Originally set for late August, first flight will now take place no earlier than mid-November and could slip to mid-December. Boeing vows that delivery to launch customer All Nippon Airways will take place, as scheduled, in late May 2008, although at least one major investor is skeptical and thinks that could slip by another 3-4 months. When the 200-300-seat twinjet rolled out in July, Boeing’s managers said they would need just eight months to complete flight-testing for certification, a noteworthy assertion considering they took 11 months to certify their last all-new product, the 777, and 10.5 months to certify the 777-900ER, the last time they updated an existing model.

So they’ve raised the bar, but as calamitous as the situation sounds, Wall Street shrugged off the news. Boeing’s stock actually rose last week when the slip was announced and its customers remain sanguine (see p. 11). “Boeing has been very open with us and timely in how they made us aware of the situation,” an ANA official says. The airline is not “overly concerned, as Boeing is still confident of delivering the aircraft to us on time.”

The 787s replace ANA’s 767 fleet, which is healthy. So while ANA wants delivery on time, it could absorb a minor slip without upsetting its business plan.

That sentiment is shared by others. A Singapore Airlines official says delays “are not uncommon with new aircraft,” a fact SIA understands well since it was the first to take a two-year hit in the Airbus A380’s delivery schedule.

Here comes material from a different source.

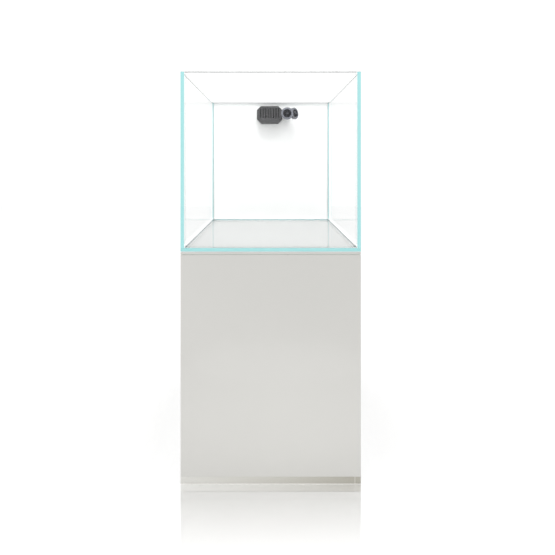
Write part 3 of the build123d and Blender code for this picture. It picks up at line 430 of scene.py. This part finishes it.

Scott Carson, president and CEO of Boeing’s aircraft unit, won’t comment on what penalties Boeing might suffer for late shipments. But “a 1-3-month delay scenario would have minimal financial implications for 2008,” he assures analysts.

And for his part, Vice President and 787 Program Manager Mike Bair insists the current first flight window will hold. “We don’t see a high probability, or even a low probability, of [first flight] moving” past the end of the year, he says.

Two facts comfort analysts: Boeing’s woes stem not from deficiencies in the 787’s design, development or production strategy, but from parts shortages and factory floor execution. And, while first flight gets a lot of visibility, the bigger issue for the manufacturer is whether it can meet its long-term delivery promises. Boeing says it will make 112 deliveries by the end of 2009, as promised.

Inevitably, Boeing’s difficulties will be compared to Airbus’s two-year delay on the A380. But that might not be instructive. Boeing’s problems are with its supplier base; Airbus’s were mainly internal. Faced with a wiring mess, Airbus had to revise its production system; Boeing insists its production system is healthy and its parts and assemblies of high quality.

But Airbus also delayed dealing with what turned out to be a systemic production issue as it focused on first delivery. That didn’t work and probably exacerbated its recovery. Boeing is accepting risk by pressing ahead with only minor concessions—it has scrambled the next delivery of a flight-test aircraft in favor of a static test model that is easier to build—to give its supply chain time to catch its breath.